Poor schools don't get "fair share": Education Department

WASHINGTON (Reuters) - Many poor public schools do not pay teachers and educators as much as wealthier schools just a few miles away, according to a survey of 13,000 school districts the U.S. Department of Education released on Wednesday.

The department found that more than 40 percent of schools with low-income students spend less per pupil than other public schools in the same district.

“Many public schools serving low-income children aren’t getting their fair share of state and local education funding,” said Education Secretary Arne Duncan on a conference call with reporters, adding that the survey encompassing the 2008-09 school year “confirmed an unfortunate reality.”

Data was collected as part of the 2009 economic stimulus plan, which flooded states with education money and required extensive reporting on how dollars flowed. New Jersey schools were not included in the survey because the state included federal funds in its calculations.

“The net result is this: in far too many places, Title One money is filling budget gaps rather than closing achievement gaps,” Duncan said.

The federal government provides extra funds for schools attended by lower-income students under the part of U.S. education law known as “Title One.” In order to receive the money, districts must provide an equal funding to all schools.

The survey found that at the elementary level 46 percent of those schools with lower-income students spent less per pupil than the average of other schools in the same district.

The department found that at 42 percent Title One middle schools, spending per pupil was less than at neighboring non-Title One schools. For Title One high schools the proportion was 45 percent.

State and local funding for education is key, as the U.S. government pitches in less than 10 percent of school funding. States contribute nearly half. Local governments such as counties, cities and school districts primarily use property tax revenues to provide the rest.

As states in the midst of budget crises slash spending and property revenues plummet from the housing market downturn, taxpayers are watching how every education dime is spent.

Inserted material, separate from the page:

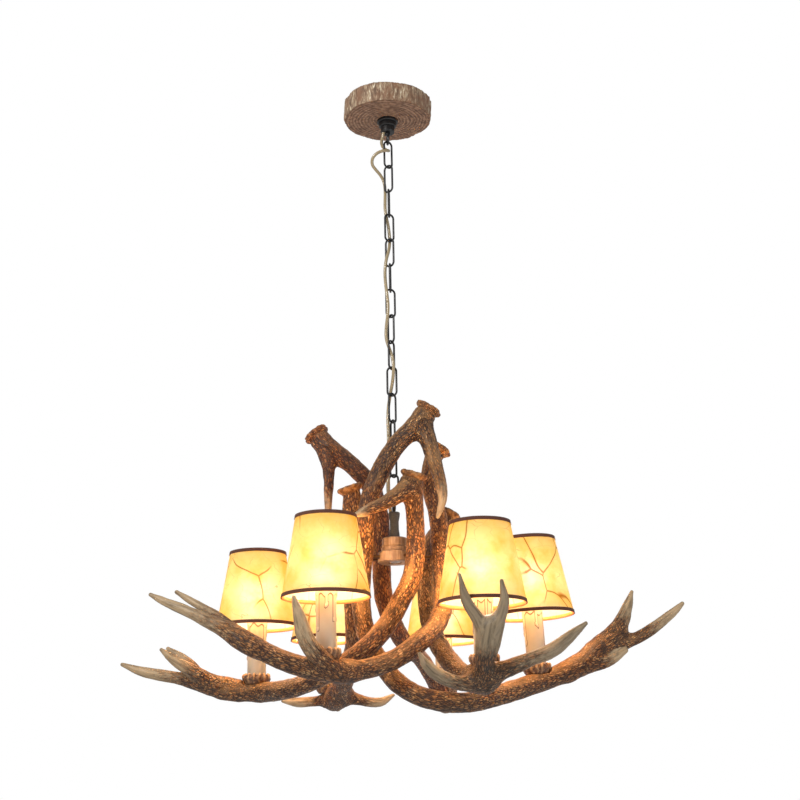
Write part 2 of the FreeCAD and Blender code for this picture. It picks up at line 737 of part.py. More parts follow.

“Educators, parents, policymakers all understand that low- income students need extra support and resources to succeed,” Duncan said.

The department also looked at schools that had poverty rates above the average in their districts. Under this method, poorer schools appeared closer in spending equity with wealthier schools.

For the elementary level, which typically includes kindergarten through sixth grade, 42 percent of higher-poverty schools spent less per pupil. A little more than a third of high-poverty middle schools and high schools had lower spending.

The data comes a day after the U.S. Census reported that nearly half of all children in America live in school districts with high levels of poverty.

Duncan said measures to rectify the inequity are included in current education legislation in Congress.

The oft-criticized law known as No Child Left Behind expired more than four years ago, and a renewal has slowly staggered through Congress. For more than a year, Duncan and President Barack Obama have advocated using the reauthorization to ensure equitable funding within districts.

Education department staff cautioned against using the data released on Wednesday to compare spending of districts or states. They said a more comprehensive report would be released in coming months that included federal funding, more recent spending years, and data on New Jersey.